2. Are you embellishing?

Do you find yourself embellishing your achievements or interests? If so, you might be a kittenfish. "Often, there's a desire to impress or a fear that being our authentic selves might not be enough," Dr. Langham explains. "Remember that genuine connections are built on honesty and authenticity."

3. Are you selectively sharing information about yourself on dating platforms?

If you find yourself being selective about what you do and don't share on dating apps—with the intention of making yourself appear more desirable—this could be a huge sign that you're a kittenfisher.

"You might be kittenfishing without even knowing it," Sims says. "It's important in dating to always be as honest as you can about who you are as a person, so you can attract the right match and someone who will love you for who you are."

How to Avoid Kittenfishing on Dating Apps

Let's face it: the temptation of kittenfishing on dating apps might be strong from time to time. But if you're looking for long-lasting, quality relationships, then it's incredibly important to avoid it at all costs.
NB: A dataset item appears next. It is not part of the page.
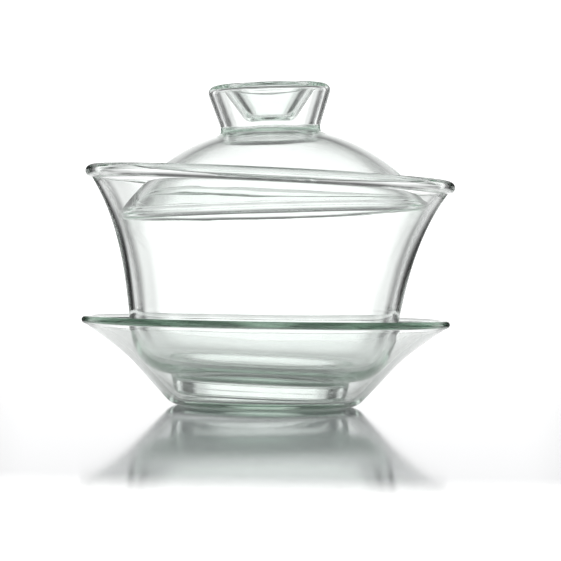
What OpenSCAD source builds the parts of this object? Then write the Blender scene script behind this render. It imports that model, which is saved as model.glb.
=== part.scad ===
// Gaiwan: a lidded tea bowl on its saucer, all three in clear blown glass.
// Every wall is a skin of even thickness laid along a curve (its middle line), closed by a
// round fire-polished bead at its free edge, and spun about the piece's own axis.
// Origin: centre of the saucer's base, on the table. +Z up, +X to the right, +Y to the back.

/* [Saucer] */
// Radius over the saucer's rim
saucer_r = 49.9; // [49:0.1:52]
// Height of the rim's centre line above the table
saucer_rim_z = 22.7; // [22:0.1:23.5]
// Radius of the flat base
saucer_base_r = 24.7; // [24.5:0.1:25.5]
// Thickness of the wall
saucer_wall = 1.9; // [1.6:0.1:2]
// Thickness of the floor
saucer_floor = 2.25; // [2:0.05:2.25]
// Radius of the bead round the rim
saucer_bead = 1.15; // [1.05:0.05:1.3]

/* [Cup] */
// Radius over the lip
cup_r = 50.1; // [49.6:0.1:50.6]
// Height of the lip's centre line above the foot
cup_lip_h = 58.2; // [57.8:0.1:58.8]
// Radius of the wall's middle line where the belly turns into the wall
cup_belly_r = 35; // [34.5:0.1:35.1]
// Height of that place above the foot
cup_belly_h = 16.4; // [16:0.1:17]
// Thickness of the wall
cup_wall = 1.8; // [1.5:0.1:1.9]
// Thickness of the floor
cup_floor = 3.3; // [2.8:0.1:3.5]
// Radius of the bead round the lip
cup_bead = 1.75; // [1.4:0.05:1.8]

/* [Cup foot] */
// Outer radius of the foot ring where it stands
foot_r = 23.6; // [22:0.1:23.8]
// Height of the foot ring up to the underside of the floor
foot_h = 5.05; // [4.8:0.05:5.2]
// Thickness of the foot ring
foot_wall = 2.1; // [1.8:0.1:2.4]

/* [Lid] */
// Radius over the lid's edge
lid_r = 42; // [41.5:0.1:42.2]
// Outer radius of the spherical dome
dome_r = 49.75; // [49:0.05:50.5]
// Height of the dome's crown above the lid's edge
dome_h = 22.9; // [22.5:0.1:23.2]
// Thickness of the dome
lid_wall = 1.9; // [1.6:0.1:2]
// Radius of the bead round the edge
lid_bead = 1.4; // [1.1:0.05:1.5]

/* [Lid knob] */
// Outer radius of the neck where it meets the dome
neck_r = 13.5; // [12.5:0.1:14]
// Outer radius of the flared top, to the corner before it is rounded
knob_r = 17; // [16:0.1:17.5]
// Height of the knob's top above the lid's edge
knob_top_h = 34.1; // [33:0.1:35]
// Radius of the dimple's flat bottom, to the corner of its middle line
dimple_r = 6; // [5:0.1:6.5]
// Depth of the dimple below the knob's top
dimple_depth = 8.4; // [7:0.1:8.5]
// Thickness of the knob's glass
knob_wall = 1.5; // [1.2:0.1:1.6]

/* [Resting place] */
// How far the cup's foot stands off the middle of the saucer
cup_shift = -1.3; // [-1.5:0.1:-1.1]
// Height of the middle of the cup's foot above the table
cup_z = 3.1; // [3.1:0.05:3.3]
// Lean of the cup, towards the right
cup_tilt = 1.9; // [1.8:0.1:2]
// Sideways place of the middle of the lid's edge
lid_x = 1.5; // [1.4:0.1:1.6]
// Height of the middle of the lid's edge above the table
lid_z = 52.9; // [52.8:0.1:53.3]
// Lean of the lid, towards the left
lid_tilt = -2.7; // [-2.8:0.1:-2.6]

/* [Hidden] */
$fn = 96;
STEPS = 16;                 // points along each curved stretch of a middle line
GLASS = [0.80, 0.90, 0.86, 0.45];

// ---- curves ----

// Points of a cubic curve from p[0] to p[3], pulled towards p[1] and p[2]
function curve(p, n = STEPS) = [for (i = [0 : n]) let (t = i / n, s = 1 - t)
    s * s * s * p[0] + 3 * s * s * t * p[1] + 3 * s * t * t * p[2] + t * t * t * p[3]];

// Direction from a to b, of length 1
function way(a, b) = (b - a) / norm(b - a);

// Points of the arc of radius r that rounds the corner at b between a and c
function rounded_corner(a, b, c, r, n = 8) =
    let (u = way(b, a), v = way(b, c),
         half = acos(u * v) / 2,
         centre = b + way([0, 0], u + v) * r / sin(half),
         from = b + u * r / tan(half) - centre,
         turn = (180 - 2 * half) * sign(u[1] * v[0] - u[0] * v[1]))
    [for (i = [0 : n]) let (q = turn * i / n)
        centre + [from[0] * cos(q) - from[1] * sin(q), from[0] * sin(q) + from[1] * cos(q)]];

// Unit vector across a path at point i, to the left of its direction; a path that starts or
// ends on the axis is level there
function across(path, i) =
    let (d = way(path[max(i - 1, 0)], path[min(i + 1, len(path) - 1)]))
    path[i][0] > 0 ? [-d[1], d[0]] : [0, i == 0 ? 1 : -1];

// Outline of a skin along a path: thickness t0 up to point j, t1 from point k on, and a round
// bead of radius r about its last point, or a square end where r is 0
function skin(path, t0, t1, j = 0, k = 1, r = 0) =
    let (last = len(path) - 1,
         half = [for (i = [0 : last]) (t0 + (t1 - t0) * max(0, min(1, (i - j) / (k - j)))) / 2],
         end = r > 0 ? last - 1 : last,
         n = across(path, last),
         d = [n[1], -n[0]],
         reach = r > 0 ? 180 - asin(half[last] / r) : 0)
    concat([for (i = [0 : end]) path[i] + across(path, i) * half[i]],
           r > 0 ? [for (j = [0 : STEPS]) let (q = reach * (1 - 2 * j / STEPS))
                    path[last] + (d * cos(q) + n * sin(q)) * r] : [],
           [for (i = [end : -1 : 0]) path[i] - across(path, i) * half[i]]);

// Wall of revolution along a path
module spun_glass(path, t0, t1, j = 0, k = 1, r = 0) {
    rotate_extrude() polygon(skin(path, t0, t1, j, k, r));
}

// ---- middle lines, each in its own piece's frame: [radius, height] ----

saucer_rise = 46;           // slope of the saucer's wall where it leaves the base
saucer_corner = [saucer_base_r, saucer_floor / 2];
saucer_flat = [saucer_base_r - 2, saucer_floor / 2];       // the base is flat this far out
saucer_mid = concat(
    [[0, saucer_floor / 2], saucer_flat],
    rounded_corner(saucer_flat, saucer_corner,
                   saucer_corner + [cos(saucer_rise), sin(saucer_rise)], 4),
    curve([[saucer_base_r + 1.5, 2.7],
           [saucer_base_r + 10.7, 12.3],
           [saucer_r - 15.4, saucer_rim_z - 9.7],
           [saucer_r - saucer_bead, saucer_rim_z]]));

floor_mid_h = foot_h + cup_floor / 2;
belly = curve([[foot_r - 1, floor_mid_h],
               [cup_belly_r - 4, floor_mid_h - 0.2],
               [cup_belly_r - 1.5, cup_belly_h - 7],
               [cup_belly_r, cup_belly_h]]);
cup_mid = concat(
    [[0, floor_mid_h]],
    [for (i = [0 : len(belly) - 2]) belly[i]],
    curve([[cup_belly_r, cup_belly_h],
           [cup_belly_r + 2, cup_belly_h + 14.4],
           [cup_r - 10.8, cup_lip_h - 12.6],
           [cup_r - cup_bead, cup_lip_h]]));

foot_mid_r = foot_r - foot_wall / 2;
foot_mid = [[foot_mid_r + 0.6, foot_h + 1],
            [foot_mid_r + 0.3, foot_h / 2 + 0.5],
            [foot_mid_r, foot_wall / 2]];

dome_mid_r = dome_r - lid_wall / 2;
dome_drop = dome_r - dome_h;            // how far the dome's centre lies below the edge
dome_end = asin((lid_r - lid_bead) / dome_mid_r);
dome_mid = [for (i = [0 : 2 * STEPS]) let (a = dome_end * i / (2 * STEPS))
    [dome_mid_r * sin(a), dome_mid_r * cos(a) - dome_drop]];

knob_mid = let (half = knob_wall / 2,
                base = [neck_r - half - 0.1, dome_h - 2],
                waist = [neck_r - half, dome_h + 0.2],
                brim = [knob_r - half, knob_top_h - half],
                shoulder = [knob_r - 5.1, knob_top_h - half],
                bottom = [dimple_r, knob_top_h - dimple_depth - half],
                centre = [0, knob_top_h - dimple_depth - half])
    concat([base],
           rounded_corner(base, waist, brim, 6),
           rounded_corner(waist, brim, shoulder, 1.2),
           rounded_corner(brim, shoulder, bottom, 1.6),
           rounded_corner(shoulder, bottom, centre, 2.2),
           [centre]);

// ---- places ----

module cup_place() {
    translate([cup_shift, 0, cup_z]) rotate([0, cup_tilt, 0]) children();
}

module lid_place() {
    translate([lid_x, 0, lid_z]) rotate([0, lid_tilt, 0]) children();
}

// ---- pieces in their own frames ----

module bowl_glass() {
    spun_glass(cup_mid, cup_floor, cup_wall, 0, len(belly), cup_bead);
}

module dome_glass() {
    spun_glass(dome_mid, lid_wall, lid_wall, r = lid_bead);
}

// ---- sub-parts ----

// Blown dish with a flat base and a flared rim
module saucer() {
    color(GLASS) spun_glass(saucer_mid, saucer_floor, saucer_wall, 2, 10, saucer_bead);
}

// Flared bowl with a thick floor and a heavy lip
module cup_bowl() {
    color(GLASS) cup_place() bowl_glass();
}

// Ring fused under the bowl's floor
module cup_foot() {
    color(GLASS) cup_place() difference() {
        spun_glass(foot_mid, foot_wall, foot_wall, r = foot_wall / 2);
        bowl_glass();
    }
}

// Spherical dome that hangs in the cup's flare
module lid_dome() {
    color(GLASS) lid_place() dome_glass();
}

// Hollow flared knob with a dimple in its top, fused on the dome
module lid_knob() {
    color(GLASS) lid_place() difference() {
        spun_glass(knob_mid, knob_wall, knob_wall);
        dome_glass();
    }
}

saucer();
cup_bowl();
cup_foot();
lid_dome();
lid_knob();
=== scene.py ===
import math

import bmesh
import bpy
import numpy as np
from mathutils import Matrix


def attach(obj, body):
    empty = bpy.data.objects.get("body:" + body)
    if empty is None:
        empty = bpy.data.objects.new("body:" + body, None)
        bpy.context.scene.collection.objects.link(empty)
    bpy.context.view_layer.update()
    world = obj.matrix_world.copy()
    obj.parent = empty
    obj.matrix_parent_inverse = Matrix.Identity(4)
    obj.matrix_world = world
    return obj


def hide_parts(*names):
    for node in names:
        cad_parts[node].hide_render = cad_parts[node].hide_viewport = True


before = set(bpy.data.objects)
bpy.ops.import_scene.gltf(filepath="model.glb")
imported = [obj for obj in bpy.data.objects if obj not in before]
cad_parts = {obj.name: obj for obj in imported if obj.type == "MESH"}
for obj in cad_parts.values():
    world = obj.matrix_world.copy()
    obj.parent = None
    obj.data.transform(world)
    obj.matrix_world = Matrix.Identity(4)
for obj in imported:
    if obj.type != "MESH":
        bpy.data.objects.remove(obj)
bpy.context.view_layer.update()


# ---- Camera ----
# A long lens a little above the table, level with the middle of the cup and square to its lean,
# so that the rims close up to thin lines and the walls of the glass are seen edge on.

MM = 0.001
CAMERA_DISTANCE = 0.72
CAMERA_HEIGHT = 0.0385
CAMERA_ASIDE = 0.0038
CAMERA_PITCH = math.radians(-0.36)
CAMERA_ROLL = math.radians(0.9)
CAMERA_LENS = 170.5

camera_data = bpy.data.cameras.new("camera")
camera_data.lens = CAMERA_LENS
camera_data.clip_start = 0.05
camera_data.clip_end = 60
camera = bpy.data.objects.new("camera", camera_data)
camera.matrix_world = (
    Matrix.Translation((CAMERA_ASIDE, -CAMERA_DISTANCE, CAMERA_HEIGHT))
    @ Matrix.Rotation(math.pi / 2 + CAMERA_PITCH, 4, "X")
    @ Matrix.Rotation(CAMERA_ROLL, 4, "Z")
)
bpy.context.scene.collection.objects.link(camera)
bpy.context.scene.camera = camera
bpy.context.scene.view_settings.view_transform = "Standard"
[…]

"While it might be tempting to present an idealized version of yourself for short-term gain, the risks of disappointment and heartbreak down the line are significant," warns McKay. "The short-lived benefits of embellishing aspects of your life or appearance don't outweigh the negative impact on building a real connection. Authenticity is key for any meaningful relationship, and straying from that sets the stage for problems."

Imagine the aftermath when your date realizes the difference between your online persona and who you really are: It not only reflects poorly on you, but also damages the trust necessary for a healthy relationship.

To find a quality partner and date ethically, prioritize transparency and honesty. For example, share recent photos that accurately reflect you and keep your descriptions honest—accept and try to cherish your quirks, even.

"Remember that, in the end, long-lasting relationships can't be built on dishonesty or enhancements," Sims says. "They form when two authentic people find connections and mutual respect for each other."